ABSTRACT

This chapter aims to give insight into how Big Data predictive modeling and analytics can be used for effective planning of businesses. At the outset, we would like to note that this topic is a very niche upcoming area of research. There are numerous published works dealing with predictive modeling and analytics techniques, but they do not focus on the nuances and intricacies associated with Big Data and its four dimensions, namely, volume, variety, velocity, and veracity. Therefore, in this chapter, we strived to concentrate on the Big Data prediction aspects after giving a brief overview of the traditional predictive modeling and analytics techniques.
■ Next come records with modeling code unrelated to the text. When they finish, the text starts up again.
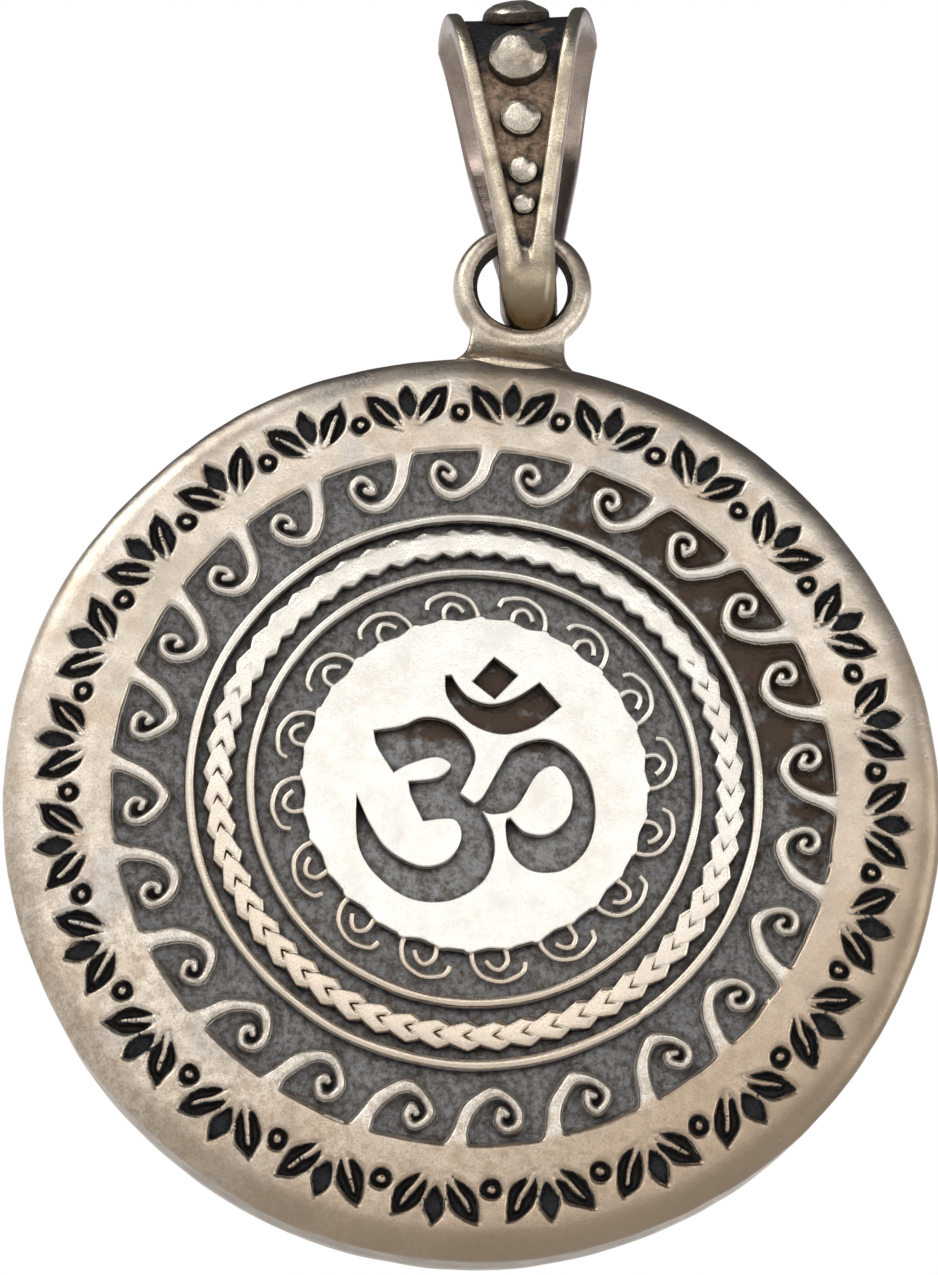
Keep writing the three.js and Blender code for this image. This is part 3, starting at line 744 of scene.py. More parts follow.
def worn_ball(tree, spot, wear):
    """Where a ball's points lie once its sides are rubbed flatter and its foot is cut level."""
    for facing, keep in WORN_SIDES:
        normal = Vector(facing).normalized()
        over = minus(tree, vector_node(tree, "DOT_PRODUCT", spot, normal), plus(tree, wear, keep))
        cut = times(tree, math_node(tree, "MAXIMUM", over, 0.0), 0.6)
        spot = vector_node(tree, "SUBTRACT", spot, vector_node(tree, "SCALE", tuple(normal), cut))
    x, y, z = parted(tree, spot)
    return put_together(tree, x, y, math_node(tree, "MAXIMUM", z, -0.22))


def granule_tree():
    """Sets a worn ball on each point, with its own size and turn, and roughens all of them."""
    kinds = {"Wear": ("NodeSocketFloat", 0.78), "Roughening": ("NodeSocketFloat", 0.1 * MM),
             "Material": ("NodeSocketMaterial", None)}
    tree, start, end, sockets = new_tree("granule_row", kinds)
    ball = geometry_node(tree, "MeshIcoSphere", {"Radius": 1.0, "Subdivisions": 5})
    spot = geometry_node(tree, "InputPosition")
    shine = ramp_share(tree, parted(tree, spot)["Z"], 0.1, 0.6)
    values = {"Geometry": ball, "Name": "polish", "Value": shine}
    clean = geometry_node(tree, "StoreNamedAttribute", values, data_type="FLOAT", domain="POINT")
    values = {"Geometry": clean, "Position": worn_ball(tree, spot, start.outputs["Wear"])}
    worn = geometry_node(tree, "SetPosition", values)
    size = geometry_node(tree, "InputNamedAttribute", {"Name": "size"}, data_type="FLOAT_VECTOR")
    turn = geometry_node(tree, "InputNamedAttribute", {"Name": "turn"}, data_type="FLOAT_VECTOR")
    values = {"Points": start.outputs["Geometry"], "Instance": worn, "Rotation": turn, "Scale": size}
    placed = geometry_node(tree, "InstanceOnPoints", values)
    real = geometry_node(tree, "RealizeInstances", {"Geometry": placed})
    lumps = value_of(tree, "ShaderNodeTexNoise", {"Scale": 1 / (0.8 * MM), "Detail": 2.5}).outputs["Color"]
    stray = vector_node(tree, "SUBTRACT", lumps, (0.5, 0.5, 0.5))
    stray = vector_node(tree, "SCALE", stray, start.outputs["Roughening"])
    finish_tree(tree, start, end, geometry_node(tree, "SetPosition", {"Geometry": real, "Offset": stray}))
    return tree, sockets


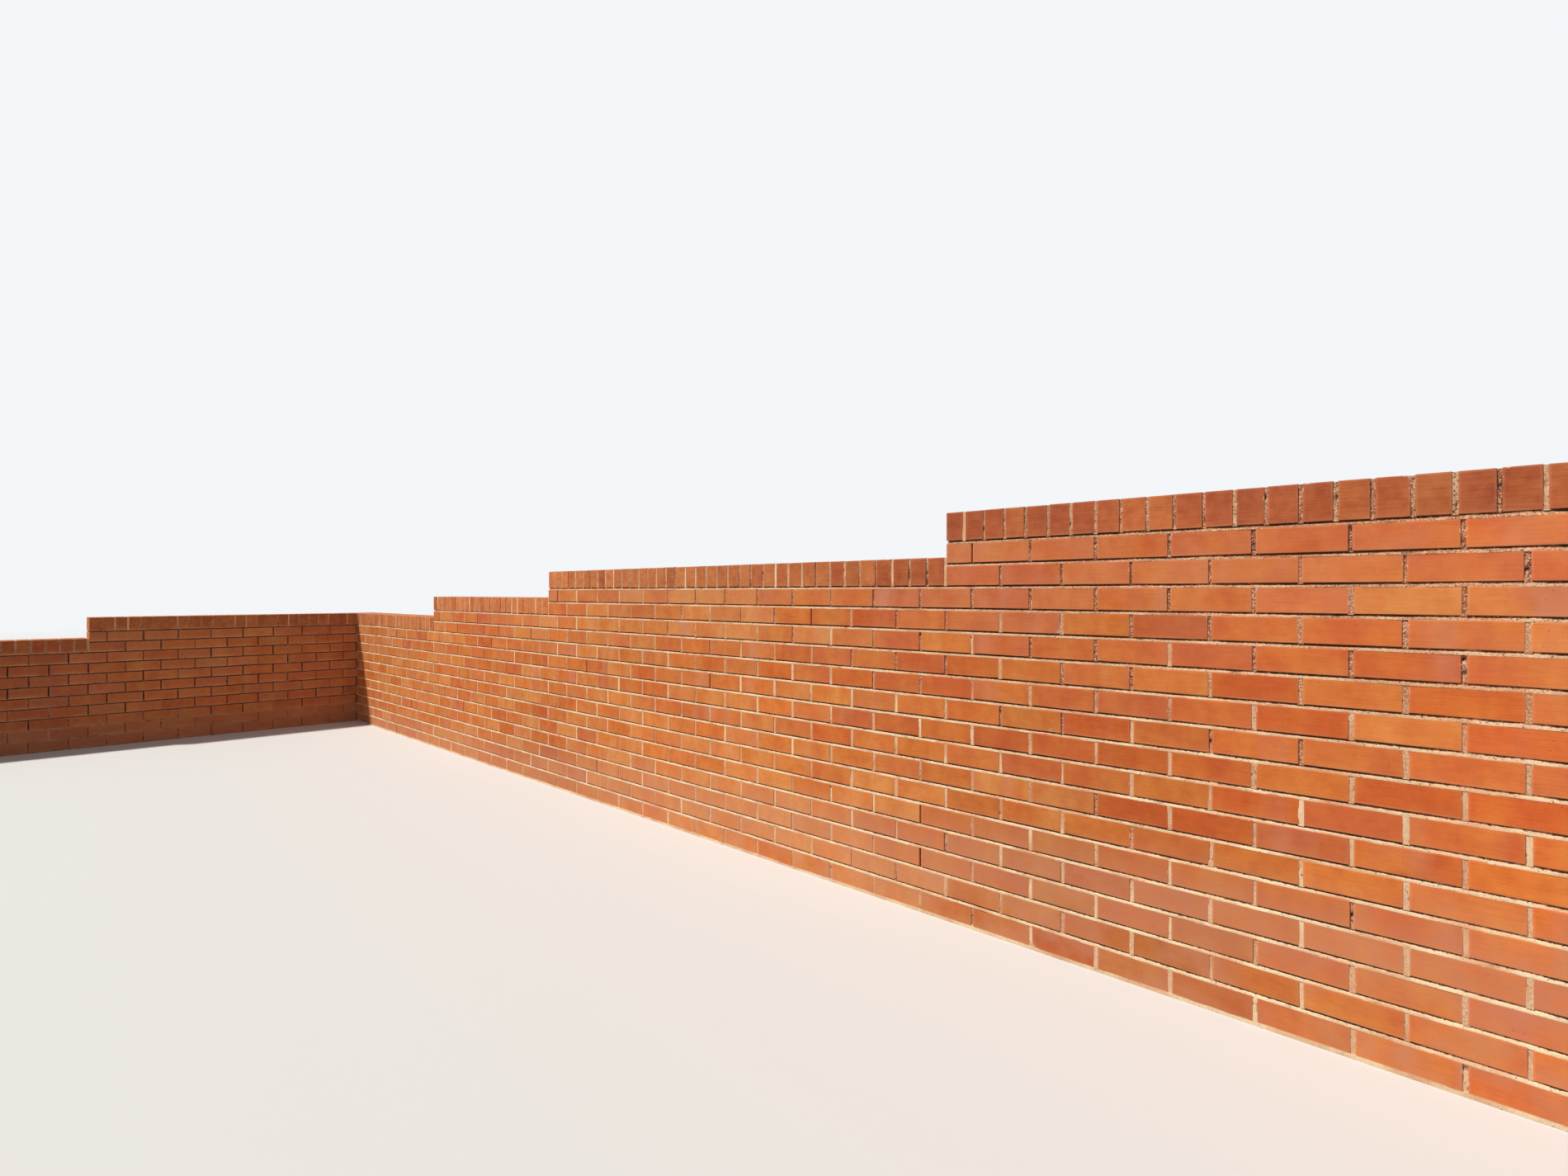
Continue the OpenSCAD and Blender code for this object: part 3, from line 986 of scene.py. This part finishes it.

We start the chapter by giving a glimpse to the user, with case study examples, on how precise predictions based on current and history data can help in effective business planning. After this brief introduction, we explain the predictive modeling process starting with the preprocessing step of selecting and preparing the data, followed by fitting a mathematical model to this prepared data and ending with estimating and validating the predictive model. Then in the next section we describe the various types of predictive models, starting with models for supervised learning, namely, linear and nonlinear regression, decision trees, random forests, and support vector machines. We end the section with cluster analysis, the only unsupervised learning predictive model covered in this chapter. Then we deal with measuring the accuracy of predictive models through target shuffling, lift charts, receiver operating characteristic (ROC) curves, and bootstrap sampling. Then we focus on the tools and techniques of predictive modeling and analytics. We cover the CRISP-DM technique here, which is used for data mining. We also describe implementation of predictive analytics using R, an open-source tool, by taking a sample case-study application. We wind up the chapter by giving insight into the research trends and upcoming initiatives by industry giants in this cutting-edge realm of research.